Public exchanges haven't become a primary procurement venue because they're not as reliable as contracts with preferred suppliers, says Whitmore. However, HP's Billington believes there's untapped value in public exchange auctions. He says using those hubs can change how companies manage supplies by helping buyers account for the risk of surplus and shortage.
Billington imagines public exchanges that let buyers and suppliers trade not physical goods but positions on future supplies, such as safety stock inventory kept on hand in case supplies run short. "You don't use safety stock all the time, but you pay for it all the time," says Billington. Buyers could use exchanges to build portfolios of options on supplies or even time on manufacturing equipment, then take delivery or trade as their needs dictate. A similar concept is already in play on exchanges that trade bandwidth, Billington says. Telecommunications companies such as Arbinet-thexchange Inc. use exchanges to sell minutes of capacity. "Once we get the right unit we transact in, that we can hedge in. We're creating markets that are transparent or nearly transparent," he says. "The efficiency gains are huge."
Bud Mathaisel, CIO of Solectron Corp. -- a competitor of Celestica -- thinks public ex-changes can help him save money by connecting to each of his company's 8,000 suppliers and 300 customers, as it costs between $10,000 and $500,000 to enable each private connection. This expense includes mapping each transaction and the supporting data on both his and his partners' systems. Add to that the cost of keeping those interfaces up to date and soon it could cost Solectron more than $80 million to build and support a completely integrated, private, Web-based trading network.
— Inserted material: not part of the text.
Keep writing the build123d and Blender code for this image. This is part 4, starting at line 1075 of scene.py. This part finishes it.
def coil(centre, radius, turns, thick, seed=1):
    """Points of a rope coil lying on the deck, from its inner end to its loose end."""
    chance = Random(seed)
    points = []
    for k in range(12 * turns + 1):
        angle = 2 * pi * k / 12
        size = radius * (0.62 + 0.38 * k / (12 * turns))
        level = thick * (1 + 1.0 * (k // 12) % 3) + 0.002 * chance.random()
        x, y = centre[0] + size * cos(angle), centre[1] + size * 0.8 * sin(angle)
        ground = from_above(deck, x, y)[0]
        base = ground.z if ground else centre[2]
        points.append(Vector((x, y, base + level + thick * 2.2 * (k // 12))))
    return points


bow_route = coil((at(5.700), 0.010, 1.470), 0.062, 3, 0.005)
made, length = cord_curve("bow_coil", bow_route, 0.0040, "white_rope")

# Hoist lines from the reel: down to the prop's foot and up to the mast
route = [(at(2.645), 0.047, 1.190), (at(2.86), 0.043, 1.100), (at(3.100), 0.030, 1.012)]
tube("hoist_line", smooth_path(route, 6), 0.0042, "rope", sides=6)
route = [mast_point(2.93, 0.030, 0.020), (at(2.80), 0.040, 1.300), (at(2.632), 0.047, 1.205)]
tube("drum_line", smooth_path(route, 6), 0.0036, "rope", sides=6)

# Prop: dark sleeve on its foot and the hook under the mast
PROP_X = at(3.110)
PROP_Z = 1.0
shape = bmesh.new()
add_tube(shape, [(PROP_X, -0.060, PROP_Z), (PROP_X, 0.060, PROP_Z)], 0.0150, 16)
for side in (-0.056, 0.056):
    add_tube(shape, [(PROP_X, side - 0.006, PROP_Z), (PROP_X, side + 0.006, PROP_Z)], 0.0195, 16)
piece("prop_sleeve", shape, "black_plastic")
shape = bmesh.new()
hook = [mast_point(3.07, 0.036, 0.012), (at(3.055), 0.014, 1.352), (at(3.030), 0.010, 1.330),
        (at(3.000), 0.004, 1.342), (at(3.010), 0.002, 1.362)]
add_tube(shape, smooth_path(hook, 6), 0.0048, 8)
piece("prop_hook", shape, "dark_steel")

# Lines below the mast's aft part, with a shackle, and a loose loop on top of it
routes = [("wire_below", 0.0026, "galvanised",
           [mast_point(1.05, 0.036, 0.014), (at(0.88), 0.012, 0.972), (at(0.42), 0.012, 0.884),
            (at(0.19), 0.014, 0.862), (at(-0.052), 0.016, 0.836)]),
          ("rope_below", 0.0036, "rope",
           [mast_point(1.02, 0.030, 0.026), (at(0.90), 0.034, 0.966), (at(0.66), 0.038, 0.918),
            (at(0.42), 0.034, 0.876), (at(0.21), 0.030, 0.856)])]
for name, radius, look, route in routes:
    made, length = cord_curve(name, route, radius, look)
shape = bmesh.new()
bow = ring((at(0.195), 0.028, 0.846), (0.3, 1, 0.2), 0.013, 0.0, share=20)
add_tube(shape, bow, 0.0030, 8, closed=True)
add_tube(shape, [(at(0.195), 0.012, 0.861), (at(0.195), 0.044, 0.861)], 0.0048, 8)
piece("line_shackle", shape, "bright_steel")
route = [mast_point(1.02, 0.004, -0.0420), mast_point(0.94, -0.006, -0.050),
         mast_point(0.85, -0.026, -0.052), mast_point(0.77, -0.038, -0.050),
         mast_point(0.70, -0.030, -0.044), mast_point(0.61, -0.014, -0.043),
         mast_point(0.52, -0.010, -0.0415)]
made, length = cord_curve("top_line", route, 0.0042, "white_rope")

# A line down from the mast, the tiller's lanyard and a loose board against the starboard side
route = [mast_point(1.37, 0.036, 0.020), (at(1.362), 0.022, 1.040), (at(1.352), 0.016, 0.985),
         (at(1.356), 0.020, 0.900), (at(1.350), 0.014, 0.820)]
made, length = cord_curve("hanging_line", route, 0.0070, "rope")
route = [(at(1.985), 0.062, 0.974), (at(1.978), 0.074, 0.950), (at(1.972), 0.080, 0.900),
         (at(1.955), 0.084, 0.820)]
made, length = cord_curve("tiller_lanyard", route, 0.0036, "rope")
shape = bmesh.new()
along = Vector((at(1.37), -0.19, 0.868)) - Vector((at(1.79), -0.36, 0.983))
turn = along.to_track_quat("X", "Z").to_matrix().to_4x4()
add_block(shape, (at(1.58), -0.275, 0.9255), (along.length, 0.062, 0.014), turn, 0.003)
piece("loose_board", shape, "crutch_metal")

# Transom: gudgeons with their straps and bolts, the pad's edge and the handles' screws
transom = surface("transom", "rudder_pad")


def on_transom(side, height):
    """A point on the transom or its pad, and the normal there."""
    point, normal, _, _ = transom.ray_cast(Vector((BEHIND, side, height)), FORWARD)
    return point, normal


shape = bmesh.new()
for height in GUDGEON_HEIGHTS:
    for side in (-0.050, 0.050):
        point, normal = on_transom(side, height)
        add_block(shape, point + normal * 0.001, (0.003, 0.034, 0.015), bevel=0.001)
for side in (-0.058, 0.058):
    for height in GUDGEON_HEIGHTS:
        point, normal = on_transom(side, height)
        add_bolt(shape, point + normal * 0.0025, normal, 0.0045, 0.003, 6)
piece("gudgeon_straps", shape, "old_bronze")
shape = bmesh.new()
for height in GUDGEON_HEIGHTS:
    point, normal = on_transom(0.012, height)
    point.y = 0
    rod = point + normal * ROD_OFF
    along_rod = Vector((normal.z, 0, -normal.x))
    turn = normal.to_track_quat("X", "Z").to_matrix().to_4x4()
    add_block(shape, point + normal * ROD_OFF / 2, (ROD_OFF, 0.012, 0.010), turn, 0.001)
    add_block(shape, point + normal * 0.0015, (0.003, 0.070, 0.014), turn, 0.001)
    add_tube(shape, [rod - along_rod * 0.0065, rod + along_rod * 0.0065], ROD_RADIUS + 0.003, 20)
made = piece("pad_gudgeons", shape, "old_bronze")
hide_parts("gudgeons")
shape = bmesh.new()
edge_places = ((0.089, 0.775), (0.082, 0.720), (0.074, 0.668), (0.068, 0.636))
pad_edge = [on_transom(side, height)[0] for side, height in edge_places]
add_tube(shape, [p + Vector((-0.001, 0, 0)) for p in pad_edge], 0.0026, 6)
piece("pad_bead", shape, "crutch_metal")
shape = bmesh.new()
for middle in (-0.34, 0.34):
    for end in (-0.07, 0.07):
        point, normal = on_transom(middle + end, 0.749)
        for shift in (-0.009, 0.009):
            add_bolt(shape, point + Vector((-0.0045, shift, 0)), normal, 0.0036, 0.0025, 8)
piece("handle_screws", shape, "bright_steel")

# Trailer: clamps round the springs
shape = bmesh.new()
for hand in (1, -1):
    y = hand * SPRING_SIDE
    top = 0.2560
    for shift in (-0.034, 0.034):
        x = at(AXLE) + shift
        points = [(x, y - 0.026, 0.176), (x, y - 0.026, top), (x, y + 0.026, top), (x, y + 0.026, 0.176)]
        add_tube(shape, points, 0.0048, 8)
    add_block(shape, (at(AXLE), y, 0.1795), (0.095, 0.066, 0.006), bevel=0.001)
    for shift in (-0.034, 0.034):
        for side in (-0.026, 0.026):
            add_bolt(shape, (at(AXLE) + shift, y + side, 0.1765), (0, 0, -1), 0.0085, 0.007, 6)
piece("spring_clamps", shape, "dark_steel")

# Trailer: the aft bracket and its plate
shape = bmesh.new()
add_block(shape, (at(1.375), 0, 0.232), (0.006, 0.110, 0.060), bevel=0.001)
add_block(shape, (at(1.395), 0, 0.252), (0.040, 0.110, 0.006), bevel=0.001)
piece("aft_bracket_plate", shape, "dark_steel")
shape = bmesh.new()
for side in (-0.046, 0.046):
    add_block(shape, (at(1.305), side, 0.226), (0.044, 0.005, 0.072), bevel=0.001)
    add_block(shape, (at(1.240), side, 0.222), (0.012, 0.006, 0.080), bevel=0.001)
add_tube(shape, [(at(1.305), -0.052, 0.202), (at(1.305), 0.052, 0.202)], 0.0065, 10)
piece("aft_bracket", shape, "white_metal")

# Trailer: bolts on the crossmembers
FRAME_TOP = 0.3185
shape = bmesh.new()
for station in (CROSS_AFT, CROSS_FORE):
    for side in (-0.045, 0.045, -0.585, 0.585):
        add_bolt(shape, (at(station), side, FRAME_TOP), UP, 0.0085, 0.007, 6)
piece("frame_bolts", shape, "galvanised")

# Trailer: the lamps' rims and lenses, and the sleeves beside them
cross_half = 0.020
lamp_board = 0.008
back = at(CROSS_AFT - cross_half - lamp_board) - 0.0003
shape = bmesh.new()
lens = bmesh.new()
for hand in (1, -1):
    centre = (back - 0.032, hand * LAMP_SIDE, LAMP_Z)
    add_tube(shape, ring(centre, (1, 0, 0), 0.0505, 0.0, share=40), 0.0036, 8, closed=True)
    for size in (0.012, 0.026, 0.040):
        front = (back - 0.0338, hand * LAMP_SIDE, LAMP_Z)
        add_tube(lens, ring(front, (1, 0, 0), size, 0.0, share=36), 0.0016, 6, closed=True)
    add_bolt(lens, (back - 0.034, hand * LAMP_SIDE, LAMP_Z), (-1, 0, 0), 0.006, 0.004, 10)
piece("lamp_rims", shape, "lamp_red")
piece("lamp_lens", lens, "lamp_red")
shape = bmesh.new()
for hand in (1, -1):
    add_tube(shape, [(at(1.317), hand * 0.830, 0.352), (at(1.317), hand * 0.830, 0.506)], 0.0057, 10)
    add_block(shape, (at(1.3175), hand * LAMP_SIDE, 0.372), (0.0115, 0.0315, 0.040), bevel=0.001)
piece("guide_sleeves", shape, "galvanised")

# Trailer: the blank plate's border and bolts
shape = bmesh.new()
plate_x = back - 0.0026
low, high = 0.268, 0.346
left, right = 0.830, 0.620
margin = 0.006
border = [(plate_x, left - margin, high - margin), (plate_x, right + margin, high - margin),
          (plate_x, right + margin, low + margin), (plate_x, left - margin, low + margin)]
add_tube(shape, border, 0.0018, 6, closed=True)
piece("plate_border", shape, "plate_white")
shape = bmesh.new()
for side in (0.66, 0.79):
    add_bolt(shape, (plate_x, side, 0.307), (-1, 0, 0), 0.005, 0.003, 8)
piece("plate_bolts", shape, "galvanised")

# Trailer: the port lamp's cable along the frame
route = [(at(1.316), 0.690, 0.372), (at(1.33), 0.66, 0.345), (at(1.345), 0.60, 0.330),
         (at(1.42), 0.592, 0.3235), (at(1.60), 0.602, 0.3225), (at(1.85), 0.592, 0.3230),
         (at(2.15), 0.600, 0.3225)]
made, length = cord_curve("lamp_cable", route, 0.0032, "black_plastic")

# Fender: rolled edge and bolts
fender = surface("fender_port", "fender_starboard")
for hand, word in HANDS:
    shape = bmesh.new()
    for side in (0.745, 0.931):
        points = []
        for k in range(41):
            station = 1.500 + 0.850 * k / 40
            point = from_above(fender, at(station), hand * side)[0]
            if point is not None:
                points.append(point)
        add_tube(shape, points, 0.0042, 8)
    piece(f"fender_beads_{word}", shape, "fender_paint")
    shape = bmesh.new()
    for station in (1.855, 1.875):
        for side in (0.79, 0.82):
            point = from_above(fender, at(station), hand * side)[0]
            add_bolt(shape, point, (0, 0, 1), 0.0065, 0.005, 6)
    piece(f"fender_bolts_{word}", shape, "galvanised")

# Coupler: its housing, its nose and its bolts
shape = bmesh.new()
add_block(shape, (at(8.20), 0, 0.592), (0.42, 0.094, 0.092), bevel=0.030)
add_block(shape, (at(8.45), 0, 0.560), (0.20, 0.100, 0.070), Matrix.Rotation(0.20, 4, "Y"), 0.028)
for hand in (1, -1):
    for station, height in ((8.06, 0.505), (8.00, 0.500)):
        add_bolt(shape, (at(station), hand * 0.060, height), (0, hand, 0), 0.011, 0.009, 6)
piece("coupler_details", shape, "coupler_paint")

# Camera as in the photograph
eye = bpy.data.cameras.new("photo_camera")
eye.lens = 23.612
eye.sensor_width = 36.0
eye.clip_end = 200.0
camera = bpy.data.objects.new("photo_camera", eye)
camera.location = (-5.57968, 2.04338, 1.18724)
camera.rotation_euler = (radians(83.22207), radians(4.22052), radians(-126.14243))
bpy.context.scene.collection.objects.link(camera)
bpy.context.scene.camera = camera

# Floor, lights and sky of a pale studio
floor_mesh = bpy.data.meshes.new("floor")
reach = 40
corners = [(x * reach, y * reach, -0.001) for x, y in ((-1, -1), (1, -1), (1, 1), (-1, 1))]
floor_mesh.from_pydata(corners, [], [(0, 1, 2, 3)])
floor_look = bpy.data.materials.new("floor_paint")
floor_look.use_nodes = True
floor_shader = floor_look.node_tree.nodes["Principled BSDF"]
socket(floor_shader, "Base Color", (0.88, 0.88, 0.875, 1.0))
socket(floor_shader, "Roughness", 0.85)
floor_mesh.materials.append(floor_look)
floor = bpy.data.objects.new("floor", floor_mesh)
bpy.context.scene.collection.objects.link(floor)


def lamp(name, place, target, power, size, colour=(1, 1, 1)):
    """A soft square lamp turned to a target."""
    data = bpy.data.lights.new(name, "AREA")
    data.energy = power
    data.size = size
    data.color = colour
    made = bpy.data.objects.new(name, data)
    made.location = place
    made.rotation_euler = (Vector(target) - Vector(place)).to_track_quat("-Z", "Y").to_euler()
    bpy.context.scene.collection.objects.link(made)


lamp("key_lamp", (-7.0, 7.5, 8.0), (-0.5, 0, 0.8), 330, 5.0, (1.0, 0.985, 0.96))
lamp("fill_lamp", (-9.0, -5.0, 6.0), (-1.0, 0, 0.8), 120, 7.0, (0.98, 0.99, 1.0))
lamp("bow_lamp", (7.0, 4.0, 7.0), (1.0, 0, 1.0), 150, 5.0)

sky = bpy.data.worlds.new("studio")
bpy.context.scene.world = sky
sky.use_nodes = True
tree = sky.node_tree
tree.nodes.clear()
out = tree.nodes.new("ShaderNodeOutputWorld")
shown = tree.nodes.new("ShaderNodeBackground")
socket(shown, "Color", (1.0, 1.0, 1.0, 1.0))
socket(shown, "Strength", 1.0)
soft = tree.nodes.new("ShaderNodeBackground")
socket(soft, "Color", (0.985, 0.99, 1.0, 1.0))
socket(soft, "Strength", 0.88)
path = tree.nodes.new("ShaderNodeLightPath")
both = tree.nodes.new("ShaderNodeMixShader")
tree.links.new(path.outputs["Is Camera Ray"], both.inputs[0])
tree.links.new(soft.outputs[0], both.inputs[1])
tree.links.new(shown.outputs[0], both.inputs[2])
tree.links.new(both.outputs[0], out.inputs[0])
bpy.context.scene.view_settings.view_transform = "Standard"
Public exchanges provide standards for describing data and business processes, making the job easier and less expensive. "The idea would be for Solectron to build one bridge between us and the public exchange and for all our trading partners to do the same, and then its done," says Mathaisel. More than 200 of Solectron's suppliers transact business with the company electronically. "That's an expense we'd like to take out of the system, and one way is to have public exchanges reduce individual connection costs." Companies could use that infrastructure for private business as routinely as they discuss confidential matters on the phone. (Solectron is a founder of both the Converge and E2Open exchanges.) Mathaisel thinks the current enthusiasm for private exchanges stems from the immature capabilities of public trading hubs and questions about their ability to stay afloat. Public exchanges, whether they're owned by a consortium of industry members or independent investors, depend on fees collected from users to finance operations. Almost none of them are making money, and most are still building the systems that are supposed to deliver the greatest value to members.
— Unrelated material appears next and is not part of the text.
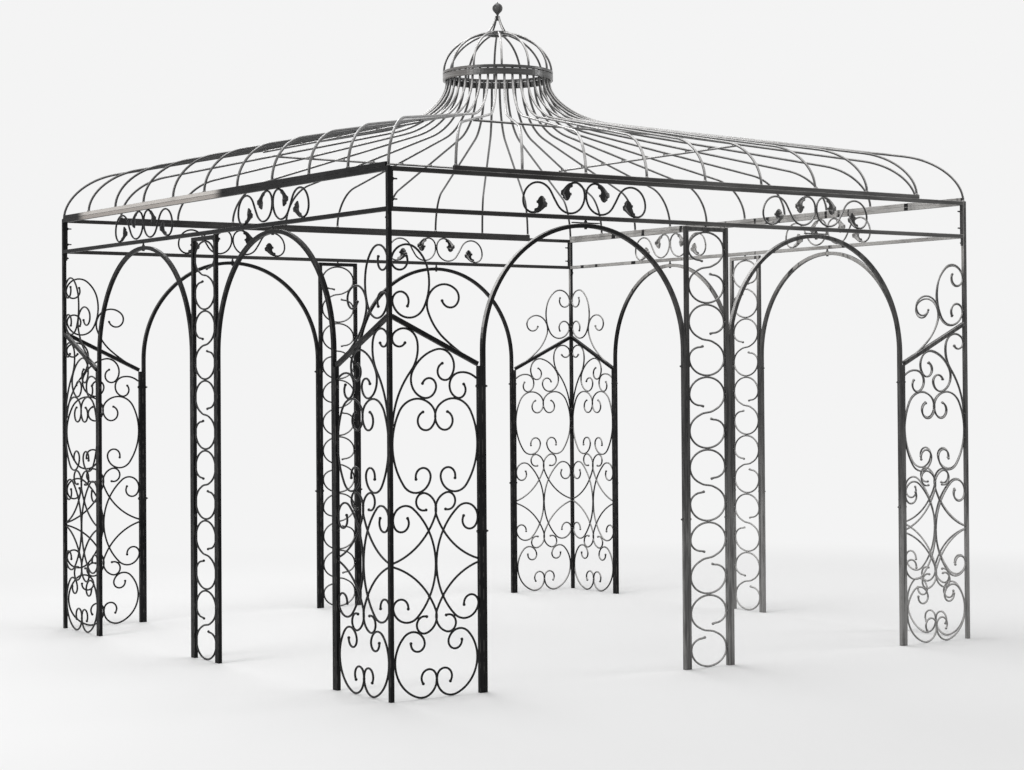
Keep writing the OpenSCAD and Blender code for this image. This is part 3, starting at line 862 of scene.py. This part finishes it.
# ---- Roof bars ----
# Round bars spring from a rail of square tube on each fascia, bend over the eave, run up the
# shallow slope and turn up into the neck. Four longer ones follow the hips.
RING_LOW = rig.box("cupola_lower_ring")
RING_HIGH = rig.box("cupola_upper_ring")
RING_THICK = 0.014
RING_RADIUS = RING_LOW[1].x - RING_THICK / 2
ROOF_BAR = 0.0065
SIDE_BARS = 9
ROOF_BARS = 4 * (SIDE_BARS + 1)
BAR_PITCH = 2 * half / (SIDE_BARS + 1)
NECK_RADIUS = RING_RADIUS - RING_THICK / 2 - 4 * SEAT - ROOF_BAR
RING_RISE = RING_LOW[0].z - FASCIA_TOP
RING_LAP = 0.044
SLOPE_FOOT, SLOPE_HEAD = 0.204, 0.500
SHOULDER_PART, NECK_PART = 0.14, 0.17
BEND_STEP = 6
ROOF_BLACKS = ((0.004, 0.004, 0.0045), (0.018, 0.018, 0.0175), (0.14, 0.135, 0.13))


def slope_z(t):
    """Height of the slope over the fascia, from the neck at 0 out to the eave at 1."""
    return SLOPE_HEAD + (SLOPE_FOOT - SLOPE_HEAD) * t


def roof_run(angle, foot, foot_z):
    """One roof bar, from inside the rings at that angle round the neck out to its foot."""
    head = Vector((NECK_RADIUS * cos(angle), NECK_RADIUS * sin(angle)))
    shape = [(0.0, RING_RISE + RING_LAP)]
    for a in map(radians, range(90, -1, -BEND_STEP)):
        t = NECK_PART * (1 - sin(a))
        shape.append((t, slope_z(t) + (RING_RISE - SLOPE_HEAD) * (1 - cos(a))))
    for a in map(radians, range(0, 91, BEND_STEP)):
        t = 1 - SHOULDER_PART + SHOULDER_PART * sin(a)
        shape.append((t, slope_z(t) - (SLOPE_FOOT - foot_z) * (1 - cos(a))))
    return [(Vector((*head.lerp(foot.xy, t), FASCIA_TOP + z)), ROOF_BAR) for t, z in shape]


def roof_highlight_and_wear(paint):
    """The roof's upward faces are painted pale grey all over, but less on its left side: paint worn along the upper
    faces, and a painted highlight.
    """
    slope_highlight_and_wear(paint, paint.across("X", -1.5, -0.6, 0.3, 1.0))


# The roof paint's pale upward faces are paint worn along the upper faces and a painted highlight
roof_paint = iron_paint("roof_paint_worn_and_highlighted", *ROOF_BLACKS, edge_wear=0.6, gloss=0.55, sheen=0.24,
                        patch_scale=1.6, wear_and_painted_light=roof_highlight_and_wear)
hip_runs = []
for i, side in enumerate(SIDES):
    side_angle = pi / 2 * i
    hip_runs.append(roof_run(radians(-135) + side_angle, on_side(i, TUBE / 2, 0.0), SEAT))
    runs = []
    for k in range(1, SIDE_BARS + 1):
        angle = radians(-90 + (k - (SIDE_BARS + 1) / 2) * 360 / ROOF_BARS) + side_angle
        runs.append(roof_run(angle, on_side(i, k * BAR_PITCH, 0.0), TUBE - WELD))
    bars("roof_bars_" + side, runs, ROUND_OUTLINE, roof_paint, "roof_iron", smooth=True)
    start = TUBE + SEAT if i % 2 else BAR_PITCH - TUBE / 2
    rail = straight(*(on_side(i, x, FASCIA_TOP + SEAT + (TUBE - SEAT) / 2) for x in (start, 2 * half - start)),
                    width=(TUBE - SEAT) / 2)
    bars("eave_rail_" + side, [rail], TUBE_OUTLINE, rail_paints[i % 2], "roof_iron", side + "_roof_bars")
bars("hip_roof_bars", hip_runs, ROUND_OUTLINE, roof_paint, "roof_iron", "hip_bars", smooth=True)

# ---- Cupola ----
# A flat band and a second ring over it hold the ends of the roof bars. Twelve ribs rise from
# the upper ring to a collar, and four stays lean in from the collar to a cast ball.
lower_half = (RING_LOW[1].z - RING_LOW[0].z) / 2
upper_half = (RING_HIGH[1].z - RING_HIGH[0].z) / 2
DOME_Z = RING_HIGH[1].z
DOME_RISE, DOME_RIBS, DOME_RIB, RIB_STEPS = 0.212, 12, 0.006, 20
COLLAR_RADIUS, COLLAR_THICK, COLLAR_HEIGHT = 0.058, 0.014, 0.018
COLLAR_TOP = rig.box("dome_cage")[1].z
RING_SIDES, COLLAR_SIDES, BALL_SIDES = 96, 48, 48
# Towards the left side one third of the neck is painted in streaked pale greys: partly worn paint, partly a painted
# highlight
NECK_PALE_SIDE = Vector((-0.944, 0.33))
NECK_PALE_FROM, NECK_PALE_TO = 0.62, 0.74
NECK_DIM, NECK_PALE = (0.15, 0.142, 0.135), (0.30, 0.29, 0.28)


def circle(radius, z, width, steps):
    loop = [(Vector((x, y, z)), width) for x, y in round_points(radius, steps)]
    return loop + [(loop[0][0].copy(), width)]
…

Solectron has been using public exchanges the same way as HP and Celestica. "We're doing basic trading," Mathaisel says. "It requires nothing special, other than standard Web connectivity." Buying components from a public exchange isn't new. Solectron has long been a customer of the New England Components Exchange, a parts exchange that existed before the Web, and was recently purchased by Converge.
Mark Jenkins, Solectron's director of e-business, says the company has been working with one customer to conduct its order management through one of the exchanges, collecting information about changes in demand for products and providing the customer with data on Solectron's inventory (he wouldn't name the customer or the exchange). It's a small step, but a definite improvement over the previous process, which involved faxing and e-mailing data, says Jenkins. Now there's a single online record of order quantities and related data accessible to both companies.
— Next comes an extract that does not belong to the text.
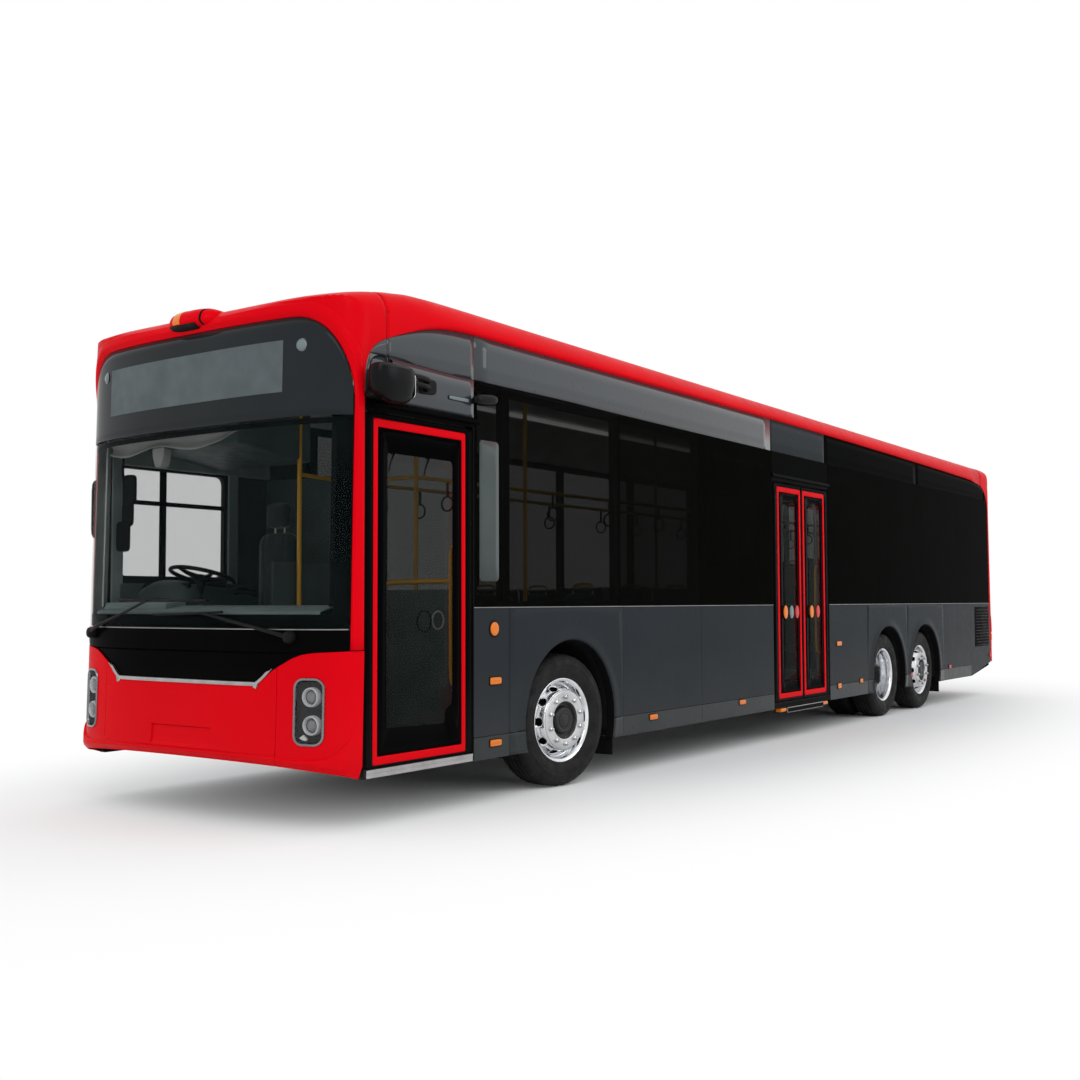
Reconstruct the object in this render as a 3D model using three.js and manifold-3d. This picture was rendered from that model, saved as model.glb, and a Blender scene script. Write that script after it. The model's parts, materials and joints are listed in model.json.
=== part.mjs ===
// Rigid low-floor electric city bus on three axles, for traffic that keeps to the left.
// Millimetres. +X is the bus's left, where the doors are, +Y runs to its rear, +Z is up.
// The origin is on the ground under the middle of the body. Lengths along the bus are given
// as distances from its front, and station() turns one into a Y coordinate.

import * as THREE from 'three';
import { mergeVertices } from 'three/addons/utils/BufferGeometryUtils.js';
import Module from 'manifold-3d';

// ---------------------------------------------------------------- driving dimensions

const bodyLength = 13540;
const halfWidth = 1250;
const roofHeight = 3310; // at the front, before it falls away by roofFall
const roofFall = 0.0045;
const skirtHeight = 300;
const wallThickness = 60;
const glassThickness = 8;
const gap = 0.3; // left between pieces that touch
const runningGap = 6; // left between pieces that move

const edgeStart = 3090; // the walls are upright to here and the roof's edge curves in above
const cantrailHeight = 3095; // where walls end and roof begins
const domeStart = 1350; // the roof curves down to the front from here
const noseDepth = 320; // the front's curve runs this far back along the sides
const noseRoundness = 2.75; // exponent of that curve
const capDepth = 506; // the front cap reaches this far back over the roof
const tailDepth = 165;
const tailRoundness = 4;
const frontLean = 0.02;

const floorTop = 370;
const cab = { inner: -250, rear: 1780, deck: 720 };
const floorThickness = 60;
const platformTop = 750;
const platformStart = 8250;
const sillTop = 355;

const axleHeight = 478;
const tyreHalfWidth = 138;
const tyreFace = 1215; // outer face of every tyre, from the centre line
const wheelSegments = 24;
const axles = { front: 2490, drive: 9110, tag: 10400 };
const arches = [
  // centre, radius
  { centre: 2500, radius: 580 },
  { centre: 9140, radius: 560 },
  { centre: 10460, radius: 560 },
];
const twinSpacing = 322;
const kingpinOffset = 970;
const steerAtRest = 6.5 * Math.PI / 180; // front wheels stand turned to the bus's right

const sideGlass = { bottom: 1298, top: 2777, border: 42 };
const leftPanes = {
  front: [1360, 1718, 3164, 4492, 5976],
  rear: [7364, 8864, 10364, 11864, 13200],
};
const rightPanes = [390, 1430, 2300, 3164, 4492, 5976, 7440, 8900, 10360, 11860, 13200];

const screen = {
  bottom: 1180, // foot of the windscreen
  splitLow: 2425, // the windscreen ends and the destination window begins
  splitHigh: 2433,
  top: 3030,
  halfSpan: 1226,
  wrap: 240, // the glass wraps back to here at both corners
  spring: 2500, // the upper corners start here
  shoulder: 850, // and end this far from the centre line
  roundness: 2.4,
};

const frontDoorway = { front: 322, rear: 1350, top: 2480 };
const midDoorway = { front: 5980, rear: 7360, top: 2500 };
const leafThickness = 45;
const leafBottom = 362;
const leafHeadGap = 12;
const postOffset = 1140; // door post axis, from the centre line
const pinOffset = 1185; // where an arm meets its leaf

const station = (fromFront) => fromFront - bodyLength / 2;

// ---------------------------------------------------------------- finishes

const finish = (color, roughness, metalness) =>
  new THREE.MeshStandardMaterial({ color, roughness, metalness });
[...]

Mathaisel acknowledges that some key customers show no sign yet of wanting to use public exchanges. So Solectron, like Celestica, is working with six large customers on private exchanges and has set up a website for suppliers to share planning and inventory information with Solectron's systems. "The major multinationals have invested millions of dollars in developing proprietary supply chain processes," observes James Hatcher, director of e-business and supply chain Asia Pacific for global manufacturer QAD Inc. "That's part of their competitive advantage."